**** Given information

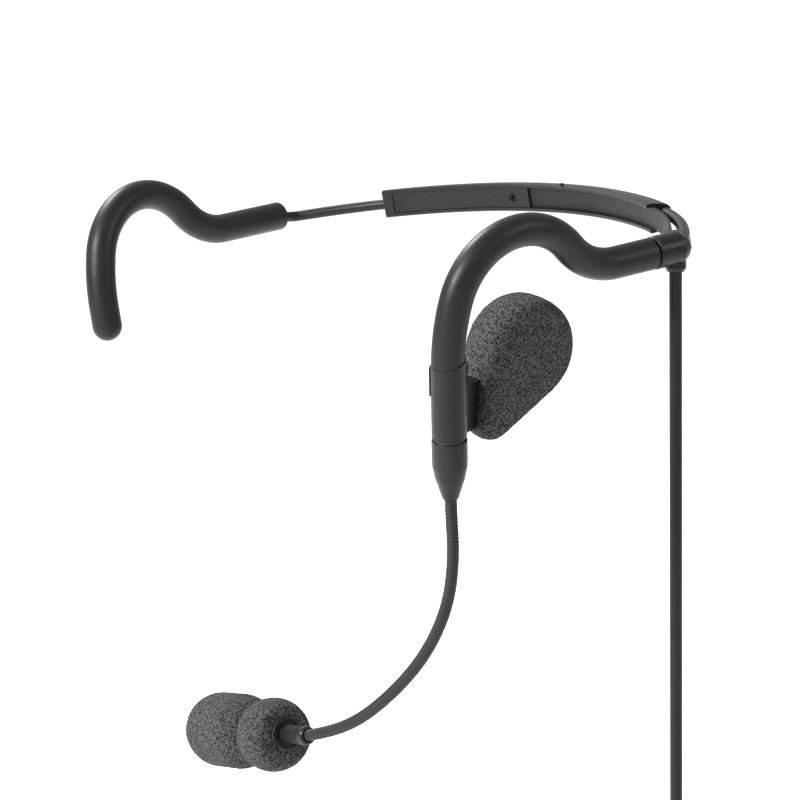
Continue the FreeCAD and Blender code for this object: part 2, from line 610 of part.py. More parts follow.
rear_lobe = part_object("Part::Sphere", "rear_lobe",
                        Placement(HEAD.multVec(Vector(0, REAR_LOBE, 0)) + LOBE_RISE, Rotation()), Radius="rear_lobe_radius")
front_centres = [HEAD.multVec(Vector(0, REAR_LOBE + size("lobe_spacing") + along, 0)) + LOBE_RISE
                 for along in (0, size("lobe_length"))]
front_lobe = [part_object("Part::Sphere", "front_lobe_%d" % index, Placement(centre, Rotation()),
                          Radius="front_lobe_radius") for index, centre in enumerate(front_centres)]
front_barrel = cylinder("front_barrel", Placement(
    front_centres[0], Rotation(Vector(0, 0, 1), front_centres[1] - front_centres[0])),
    "front_lobe_radius", "lobe_length")
foam_blank = fuse("windscreen_blank", [rear_lobe, front_barrel] + front_lobe)
foam_bore = turned("windscreen_bore_tool", HEAD, [
    ("0", "-4"), ("12", "-4"), ("12", "10"), ("5.1", "10"), ("5.1", "10.3"), ("mic_radius", "10.3"), ("mic_radius", "23"), ("0", "23")])
node(boolean("Cut", "windscreen_cut", foam_blank, foam_bore), "foam_windscreen")

# ---------------------------------------------------------------- ear speaker

PIN_FRAME = LEFT.multiply(Placement(Vector(size("pin_p"), 0, size("pin_inset")), Rotation()))
ARM_TOP = "-3.4"
ARM_LENGTH = "13"


def prism_across(name, corners, top, length):
    """A pad whose outline lies in the (p, n) plane of the left hook and which runs down from a height."""
    body = new_body(name, LEFT.multiply(Placement(Vector(0, size(top), 0), Rotation())))
    sketch = outline(body, name + "_outline", corners, "XZ_Plane")
    pad = body.newObject("PartDesign::Pad", name + "_pad")
    pad.Profile = sketch
    pad.setExpression("Length", cell(length))
    document.recompute()
    return body


arm_blank = prism_across("arm_blank", [
    ("pin_p", "pin_inset + 1.8"), ("10", "-4.9"), ("17", "-8.6"), ("24", "-9.2"), ("24", "-12.2"),
    ("16", "-12.2"), ("9", "-8.2"), ("pin_p", "pin_inset - 1.8"), ("pin_p - 1.3", "pin_inset - 1.2"),
    ("pin_p - 1.8", "pin_inset"), ("pin_p - 1.3", "pin_inset + 1.2")], ARM_TOP, ARM_LENGTH)
pin_bore = turned("pin_bore", PIN_FRAME, ring("0", "pin_radius + sliding_gap", "-18", "0"))
SPEAKER = axis_frame(LEFT.multVec(Vector(size("speaker_p"), size("speaker_q"), size("speaker_inset"))),
                     LEFT.Rotation.multVec(Vector(0, 0, -1)), LEFT.Rotation.multVec(Vector(1, 0, 0)))
cup_tool = turned("cup_tool", SPEAKER, ring("0", "driver_radius", "-4.3", "3.4"))
arm = node(boolean("Cut", "arm_cut", arm_blank, fuse("arm_tools", [pin_bore, cup_tool])), "speaker_arm")

bracket_blank = prism_across("bracket_blank", [
    ("1", "-2"), ("5.4", "-0.4"), ("9.4", "-4.4"), ("9.4", "-7"), ("8.4", "-8"), ("5.8", "-8"),
    ("1", "-5")], "3.4", "6.5")
stem_tool = turned("stem_tool", STEM, ring("0", "stem_radius", "-8", "8"))
pin = node(turned("pin", PIN_FRAME, ring("0", "pin_radius", "-15.8", "2.6")), "speaker_pivot_pin")
pin_hole = turned("pin_hole", PIN_FRAME, ring("0", "pin_radius", "-4", "2.6"))
node(boolean("Cut", "bracket_cut", bracket_blank, fuse("bracket_tools", [stem_tool, pin_hole])),
     "speaker_bracket")

node(turned("back_shell", SPEAKER, [
    ("0", "-4.3"), ("driver_radius - 1.4", "-4.3"), ("driver_radius", "-3.2"), ("driver_radius", "1.5"),
    ("driver_radius - 1.1", "1.5"), ("driver_radius - 1.1", "-3.2"), ("0", "-3.2")]), "speaker_back_shell")
node(turned("magnet", SPEAKER, ring("0", "5.5", "-3.2", "-1")), "speaker_magnet")
node(turned("basket", SPEAKER, [
    ("5.5", "-2.2"), ("driver_radius - 1.1", "-2.2"), ("driver_radius - 1.1", "1.3"),
    ("driver_radius - 1.9", "1.3"), ("driver_radius - 1.9", "-1.3"), ("5.5", "-1.3")]), "speaker_basket")
node(turned("voice_coil", SPEAKER, ring("3", "3.5", "-0.8", "0.95")), "speaker_voice_coil")
node(turned("diaphragm", SPEAKER, [
    ("0", "1.7"), ("2.2", "1.4"), ("3.5", "0.95"), ("6", "1.25"), ("driver_radius - 1.9", "1"),
    ("driver_radius - 1.9", "1.2"), ("6", "1.45"), ("3.5", "1.15"), ("2.2", "1.6"), ("0", "1.9")]),
    "speaker_diaphragm")
front_disc = turned("front_disc", SPEAKER, [
    ("driver_radius - 1.1", "1.5"), ("driver_radius", "1.5"), ("driver_radius", "3"),
    ("driver_radius - 0.4", "3.4"), ("0", "3.4"), ("0", "2.6"), ("driver_radius - 1.1", "2.6")])
ports = [cylinder("port_%d_%d" % (ring_number, index), SPEAKER.multiply(Placement(
    Vector(reach * math.cos(2 * math.pi * index / count), 2.4, reach * math.sin(2 * math.pi * index / count)),
    Rotation(Vector(1, 0, 0), -90))), "0.7", "1.4")
    for ring_number, (reach, count) in enumerate(((3.0, 6), (6.5, 12))) for index in range(count)]
node(boolean("Cut", "front_cut", front_disc, fuse("front_ports", ports)), "speaker_grille")


def teardrop(inset, edge):
    """A rounded pad: a disc drawn out to a narrower tail, with its edges rounded."""
    thickness = size("foam_thickness") - 2 * inset
    floor = size("speaker_inset") - thickness / 2
    discs = [(Vector(size("speaker_p"), size("speaker_q"), floor), size("foam_radius") - inset),
             (Vector(size("tail_p"), size("tail_q"), floor), size("tail_radius") - inset)]
    (big, big_radius), (small, small_radius) = discs
    along = (small - big).normalize()
    slope = math.asin((big_radius - small_radius) / (small - big).Length)
    across = Vector(-along.y, along.x, 0)
    normals = [along * math.sin(slope) + across * math.cos(slope) * side for side in (1, -1)]
    first = Part.Arc(big + normals[0] * big_radius, big - along * big_radius, big + normals[1] * big_radius)
    last = Part.Arc(small + normals[1] * small_radius, small + along * small_radius,
                    small + normals[0] * small_radius)
    wire = Part.Wire([first.toShape(), Part.LineSegment(big + normals[1] * big_radius,
                                                        small + normals[1] * small_radius).toShape(),
                      last.toShape(), Part.LineSegment(small + normals[0] * small_radius,
                                                       big + normals[0] * big_radius).toShape()])
    solid = Part.Face(wire).extrude(Vector(0, 0, thickness))
    rims = [one for one in solid.Edges if abs(one.Vertexes[0].Z - one.Vertexes[-1].Z) < 1e-6]
    return solid.makeFillet(edge, rims) if edge else solid


foam_outer = document.addObject("Part::Feature", "ear_foam_outer")
foam_outer.Shape = teardrop(0.0, 3.6)
foam_outer.Placement = LEFT
foam_inner = document.addObject("Part::Feature", "ear_foam_inner")
foam_inner.Shape = teardrop(size("foam_wall"), 0)
foam_inner.Placement = LEFT
foam_hollow = boolean("Cut", "ear_foam_hollow", foam_outer, foam_inner)
node(boolean("Cut", "ear_foam_cut", foam_hollow, arm), "ear_foam_cover")

# ---------------------------------------------------------------- cable, stored coil and plug

# The cable hangs straight from the gland. The length beyond the straight stretch is stored in a tied coil
# under it, and the plug hangs beside the coil.
CABLE_X = CABLE_TOP.x
CABLE_Y = CABLE_TOP.y
CABLE_START = CABLE_TOP.z
COIL_Z = -202.0
COIL_CENTRE = Vector(CABLE_X, CABLE_Y, COIL_Z)
coil_outer = size("coil_radius") + size("coil_section")
TAIL_START = COIL_Z - 6.0
TAIL_END = COIL_Z - 34.0

cable_wire = Part.Wire([Part.LineSegment(Vector(CABLE_X, CABLE_Y, CABLE_START),
                                         Vector(CABLE_X, CABLE_Y, COIL_Z + coil_outer)).toShape()])
cable_bar = swept("cable_bar", cable_wire, "cable_diameter")
coil_ring = part_object("Part::Torus", "coil_ring", Placement(COIL_CENTRE, Rotation(Vector(0, 1, 0), 90)),
                        Radius1="coil_radius", Radius2="coil_section")
tail_x = CABLE_X
tail_y = CABLE_Y + size("coil_radius") + 3.6
tail_wire = Part.Wire([Part.LineSegment(Vector(tail_x, tail_y, TAIL_START),
                                        Vector(tail_x, tail_y, TAIL_END)).toShape()])
cable_rest = boolean("Cut", "cable_trimmed", cable_bar, coil_ring)
node(cable_rest, "cable_hanging_run")
node(coil_ring, "cable_coil")
tail_bar = swept("tail_bar", tail_wire, "cable_diameter")
node(boolean("Cut", "tail_trimmed", tail_bar, coil_ring), "cable_plug_tail")

TIE_ANGLE = 200
tie_centre = COIL_CENTRE + Vector(0, math.cos(math.radians(TIE_ANGLE)), math.sin(math.radians(TIE_ANGLE))) \
    * size("coil_radius")
tie_along = Vector(0, -math.sin(math.radians(TIE_ANGLE)), math.cos(math.radians(TIE_ANGLE)))
tie_ring = turned("tie_ring", axis_frame(tie_centre, tie_along, Vector(1, 0, 0)),
                  ring("0", "coil_section + 0.7", "-4", "4"))
node(boolean("Cut", "tie_cut", tie_ring, coil_ring), "cable_tie")

PLUG = axis_frame(Vector(tail_x, tail_y, TAIL_END), Vector(0, 0, -1), Vector(0, 1, 0))
node(turned("plug_boot", PLUG, [
    ("cable_diameter / 2", "-8"), ("2.3", "-8"), ("2.9", "0"), ("2.9", "2"), ("cable_diameter / 2", "2")]),
    "plug_strain_relief")
node(turned("plug_grip", PLUG, [
    ("0", "2"), ("3.6", "2"), ("4.4", "3.2"), ("4.4", "15"), ("3.4", "17.5"), ("0", "17.5")]),
    "plug_grip")
node(turned("plug_pin", PLUG, [
    ("0", "17.5"), ("2.6", "17.5"), ("2.6", "18.3"), ("plug_pin_radius", "18.3"),
    ("plug_pin_radius", "26.3"), ("0", "26.3")]), "plug_sleeve_contact")
node(turned("plug_ring", PLUG, ring("0", "plug_pin_radius", "26.3", "27")), "plug_insulator")
node(turned("plug_tip", PLUG, [
    ("0", "27"), ("plug_pin_radius", "27"), ("plug_pin_radius", "28.4"), ("1.25", "29.4"),
    ("1.65", "30.4"), ("0.7", "32.3"), ("0", "32.3")]), "plug_tip_contact")

# ---------------------------------------------------------------- checks and export

document.recompute()
for thing in document.Objects:
    if "Invalid" in thing.State or "Error" in thing.State:
        raise RuntimeError("%s failed: %s" % (thing.Name, thing.State))
for thing in NODES:
    if thing.Shape.isNull() or not thing.Shape.isValid():
        raise RuntimeError("%s has no valid shape" % thing.Label)
    if not thing.Shape.Solids:
        raise RuntimeError("%s has no solid" % thing.Label)

for name, radii in (("gooseneck", gooseneck_radii),):
    print(name, "bend radii, mm:", ", ".join("%.0f" % radius for radius in radii))
for label, wire in (("cable_hanging_run", cable_wire), ("cable_plug_tail", tail_wire)):
    length = wire.Length
    print(label, "length %.1f mm, section times length %.1f mm3" %
          (length, length * math.pi * size("cable_diameter") ** 2 / 4))

os.makedirs("parts", exist_ok=True)
for thing in NODES:
    thing.Shape.exportStep("parts/%s.step" % thing.Label)
print(len(NODES), "sub-parts")
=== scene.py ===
import bpy
import json
import math
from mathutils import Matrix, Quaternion, Vector, noise


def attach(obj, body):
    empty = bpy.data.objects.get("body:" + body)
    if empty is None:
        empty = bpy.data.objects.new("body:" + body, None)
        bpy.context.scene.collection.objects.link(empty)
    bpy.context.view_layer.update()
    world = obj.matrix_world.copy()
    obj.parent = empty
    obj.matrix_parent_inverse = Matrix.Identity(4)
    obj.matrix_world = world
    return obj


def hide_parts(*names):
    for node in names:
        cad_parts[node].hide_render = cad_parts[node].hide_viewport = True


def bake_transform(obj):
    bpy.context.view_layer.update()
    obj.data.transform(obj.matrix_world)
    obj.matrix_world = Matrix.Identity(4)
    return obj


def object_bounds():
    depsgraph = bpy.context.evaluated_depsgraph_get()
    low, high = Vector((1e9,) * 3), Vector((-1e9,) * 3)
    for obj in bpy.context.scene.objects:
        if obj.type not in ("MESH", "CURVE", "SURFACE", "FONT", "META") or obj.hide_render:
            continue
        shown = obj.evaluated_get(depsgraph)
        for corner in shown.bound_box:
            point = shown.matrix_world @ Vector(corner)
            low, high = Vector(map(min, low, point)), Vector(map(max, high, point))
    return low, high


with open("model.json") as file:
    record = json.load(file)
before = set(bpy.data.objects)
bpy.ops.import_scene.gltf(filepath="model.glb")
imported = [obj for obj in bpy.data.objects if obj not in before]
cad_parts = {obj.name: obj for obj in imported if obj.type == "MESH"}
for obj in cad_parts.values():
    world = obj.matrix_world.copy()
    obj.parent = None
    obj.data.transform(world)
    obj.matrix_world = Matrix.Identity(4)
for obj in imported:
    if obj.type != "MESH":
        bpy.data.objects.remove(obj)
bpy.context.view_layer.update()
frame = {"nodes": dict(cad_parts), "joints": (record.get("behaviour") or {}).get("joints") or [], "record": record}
nodes = frame["nodes"]
joints = {joint["name"]: joint for joint in frame["joints"]}
MM = 0.001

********

• _The problem_
Find every line of the data that holds the string "empty", then say how many there are and nothing else.

• _Output for this exercise_
5